Cryptocurrency ETFs: Institutional Demand Becomes More Selective
ETFs for Bitcoin and Ethereum remain a crucial channel for institutional capital inflow into digital assets. However, recent weeks have shown that these funds do not guarantee a steady inflow of capital. Investors are using ETFs not only for accumulating cryptocurrencies but also for rapid portfolio rebalancing.
The situation with ETFs is significant for assessing the cryptocurrency market for three reasons. Firstly, funds provide a transparent indicator of demand from professional market participants. Secondly, outflows from ETFs amplify pressure on underlying assets. Thirdly, the emergence of new products based on Bitcoin, Ethereum, Solana, XRP, and other coins expands the market but simultaneously increases competition for capital.
For investors, this indicates that the straightforward logic of "ETFs launched — the market will rise" is no longer valid. Now, net flows, trading volumes, holder structure, and the ability of funds to attract capital during periods of instability have become crucial.
Stablecoins: The Main Structural Trend of the Crypto Market
Stablecoins are becoming one of the most prominent topics in cryptocurrency news. Tether, USDC, and other digital tokens pegged to fiat currencies are increasingly being seen not only as trading instruments but also as essential infrastructure for payments, international transfers, corporate settlements, and the tokenisation of financial flows.
Regulators in the USA, UK, Europe, and Asia are amplifying their focus on stablecoins. This is creating a dual effect. On one hand, strict regulations may limit some issuers. On the other hand, clear regulations enhance the trust of banks, fintech companies, and institutional investors in digital payment tools.
For the global market, the key question is who will become the primary beneficiary of the new infrastructure: cryptocurrency exchanges, banks, payment companies, fintech platforms, or major stablecoin issuers. This is where the next significant cycle of digital asset growth may emerge.
DeFi and Liquidity Risks: Investors Again Focus on Protocol Resilience
The DeFi sector remains a zone of heightened opportunities and risks. Recent events surrounding specific crypto-collateralised stablecoins have reminded the market that even collateral models can face liquidity issues if demand drops sharply and participants begin to exit their positions en masse.

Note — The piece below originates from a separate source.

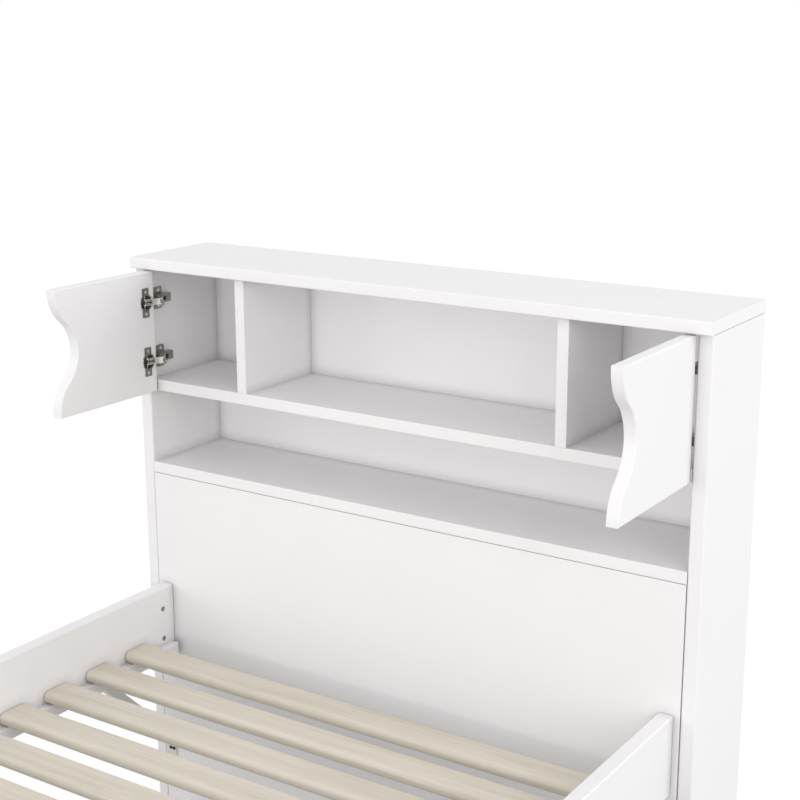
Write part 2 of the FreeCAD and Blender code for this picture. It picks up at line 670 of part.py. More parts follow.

For investors, this is an important signal. In 2026, the analysis of DeFi projects should encompass not only yields but also collateral quality, liquidity depth, debt structure, oracle resilience, governance transparency, and protocol behaviour under stress scenarios.
- High yields without liquidity increase the risk of sharp revaluation.
- DeFi stablecoins require analysis of collateral and pegging recovery mechanisms.
- Protocols with transparent reporting gain an advantage over opaque models.
Top 10 Cryptocurrencies to Watch
For investors in the global market, cryptocurrencies with high capitalisation, liquidity, infrastructural roles, and sustained attention from exchanges, funds, and users are of utmost importance. The following digital assets remain the focus of the market:
- Bitcoin (BTC) — the main indicator of the entire crypto market and a core asset for institutional portfolios.
- Ethereum (ETH) — the key platform for smart contracts, DeFi, tokenisation, and stablecoins.
- Tether (USDT) — the largest stablecoin and main liquidity instrument on cryptocurrency exchanges.
- BNB (BNB) — the token of the Binance ecosystem and BNB Chain.
- USDC (USDC) — a regulated dollar stablecoin, significant for the institutional market.
- XRP (XRP) — an asset linked to cross-border payments and banking infrastructure.
- Solana (SOL) — a high-speed network for DeFi, payments, NFTs, and consumer blockchain applications.
- TRON (TRX) — a network with a strong role in stablecoin transfers and low-cost transactions.
- Hyperliquid (HYPE) — a rapidly growing DeFi asset associated with on-chain derivatives.
- Dogecoin (DOGE) — a highly liquid speculative asset, sensitive to retail demand.
Key Considerations for Investors on 26th June 2026
Friday may serve as a pivotal day for assessing the short-term direction of the cryptocurrency market. Investors should monitor not only Bitcoin and Ethereum movements but also liquidity behaviour in ETFs, stablecoin dynamics, DeFi sector responses, and macroeconomic signals emanating from the USA.
Key indicators for the day:
- Bitcoin resilience post the recent wave of sell-offs;
- inflows into Bitcoin and Ethereum ETFs;
- demand for stablecoins and trading volumes in USDT and USDC;
- dynamics of Solana, XRP, BNB, and TRON as indicators of altcoin demand;
- regulatory news from the USA, UK, Europe, and Asia;
- the condition of DeFi protocols and risks of peg loss in certain stablecoins.
The Crypto Market is Transitioning from Euphoria to Institutional Selection
News regarding cryptocurrencies on Friday, 26th June 2026, indicates that the digital assets market is entering a more mature phase. Bitcoin remains in the spotlight but is no longer the sole driver. Ethereum is fighting for confirmation of fundamental demand, Solana and other altcoins are competing for users, while stablecoins are establishing themselves as critical infrastructure in the global crypto market.
For investors, the key takeaway is that cryptocurrencies can no longer be evaluated solely through the lens of price growth expectations. Liquidity, regulation, protocol resilience, issuer quality, institutional flows, and the real utility of blockchain networks are now paramount. In such a market, the advantage is gained not by the loudest projects, but by assets with clear economics, deep liquidity, and a long-term role in the digital financial system.